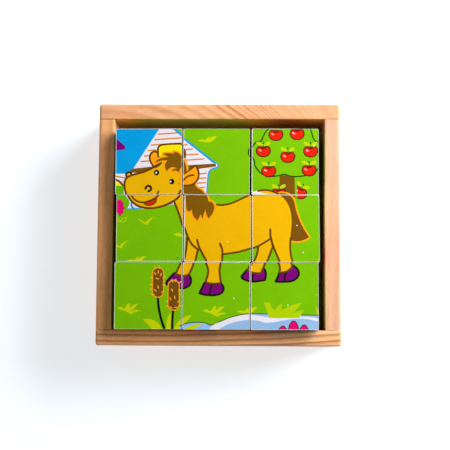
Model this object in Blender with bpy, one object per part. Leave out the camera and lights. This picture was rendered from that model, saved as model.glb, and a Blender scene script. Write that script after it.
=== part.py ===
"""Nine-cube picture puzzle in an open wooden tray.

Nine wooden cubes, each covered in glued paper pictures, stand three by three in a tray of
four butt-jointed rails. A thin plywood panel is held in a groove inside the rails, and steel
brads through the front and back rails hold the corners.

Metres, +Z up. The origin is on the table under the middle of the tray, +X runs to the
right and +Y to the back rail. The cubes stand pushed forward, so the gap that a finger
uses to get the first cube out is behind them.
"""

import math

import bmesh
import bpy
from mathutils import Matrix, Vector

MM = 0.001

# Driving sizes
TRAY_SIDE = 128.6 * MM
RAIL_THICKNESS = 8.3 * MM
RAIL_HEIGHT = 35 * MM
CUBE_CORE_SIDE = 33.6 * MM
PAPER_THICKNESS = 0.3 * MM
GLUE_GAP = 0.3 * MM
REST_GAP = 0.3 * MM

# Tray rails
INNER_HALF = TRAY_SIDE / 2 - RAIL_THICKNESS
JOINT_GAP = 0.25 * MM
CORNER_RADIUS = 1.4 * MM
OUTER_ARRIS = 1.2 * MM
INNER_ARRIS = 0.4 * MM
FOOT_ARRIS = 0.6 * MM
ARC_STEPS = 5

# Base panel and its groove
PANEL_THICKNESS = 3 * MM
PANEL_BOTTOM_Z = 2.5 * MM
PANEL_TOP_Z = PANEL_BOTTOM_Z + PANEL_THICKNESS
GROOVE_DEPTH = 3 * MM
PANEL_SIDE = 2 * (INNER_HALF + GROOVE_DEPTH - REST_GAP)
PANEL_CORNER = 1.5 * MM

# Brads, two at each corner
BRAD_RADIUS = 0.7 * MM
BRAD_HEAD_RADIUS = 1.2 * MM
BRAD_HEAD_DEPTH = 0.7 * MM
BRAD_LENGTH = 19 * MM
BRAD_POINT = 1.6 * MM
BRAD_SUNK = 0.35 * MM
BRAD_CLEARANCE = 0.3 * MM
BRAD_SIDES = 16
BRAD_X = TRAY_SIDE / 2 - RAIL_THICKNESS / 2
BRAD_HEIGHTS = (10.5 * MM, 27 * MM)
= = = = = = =
_WORK INSTRUCTIONS:_ Copy all data exactly, start to finish.

_OUTPUT FOR THIS TASK:_
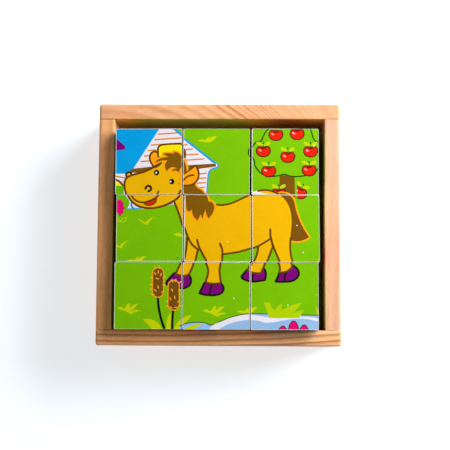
Model this object in Blender with bpy, one object per part. Leave out the camera and lights. This picture was rendered from that model, saved as model.glb, and a Blender scene script. Write that script after it.
=== part.py ===
"""Nine-cube picture puzzle in an open wooden tray.

Nine wooden cubes, each covered in glued paper pictures, stand three by three in a tray of
four butt-jointed rails. A thin plywood panel is held in a groove inside the rails, and steel
brads through the front and back rails hold the corners.

Metres, +Z up. The origin is on the table under the middle of the tray, +X runs to the
right and +Y to the back rail. The cubes stand pushed forward, so the gap that a finger
uses to get the first cube out is behind them.
"""

import math

import bmesh
import bpy
from mathutils import Matrix, Vector

MM = 0.001

# Driving sizes
TRAY_SIDE = 128.6 * MM
RAIL_THICKNESS = 8.3 * MM
RAIL_HEIGHT = 35 * MM
CUBE_CORE_SIDE = 33.6 * MM
PAPER_THICKNESS = 0.3 * MM
GLUE_GAP = 0.3 * MM
REST_GAP = 0.3 * MM

# Tray rails
INNER_HALF = TRAY_SIDE / 2 - RAIL_THICKNESS
JOINT_GAP = 0.25 * MM
CORNER_RADIUS = 1.4 * MM
OUTER_ARRIS = 1.2 * MM
INNER_ARRIS = 0.4 * MM
FOOT_ARRIS = 0.6 * MM
ARC_STEPS = 5

# Base panel and its groove
PANEL_THICKNESS = 3 * MM
PANEL_BOTTOM_Z = 2.5 * MM
PANEL_TOP_Z = PANEL_BOTTOM_Z + PANEL_THICKNESS
GROOVE_DEPTH = 3 * MM
PANEL_SIDE = 2 * (INNER_HALF + GROOVE_DEPTH - REST_GAP)
PANEL_CORNER = 1.5 * MM

# Brads, two at each corner
BRAD_RADIUS = 0.7 * MM
BRAD_HEAD_RADIUS = 1.2 * MM
BRAD_HEAD_DEPTH = 0.7 * MM
BRAD_LENGTH = 19 * MM
BRAD_POINT = 1.6 * MM
BRAD_SUNK = 0.35 * MM
BRAD_CLEARANCE = 0.3 * MM
BRAD_SIDES = 16
BRAD_X = TRAY_SIDE / 2 - RAIL_THICKNESS / 2
BRAD_HEIGHTS = (10.5 * MM, 27 * MM)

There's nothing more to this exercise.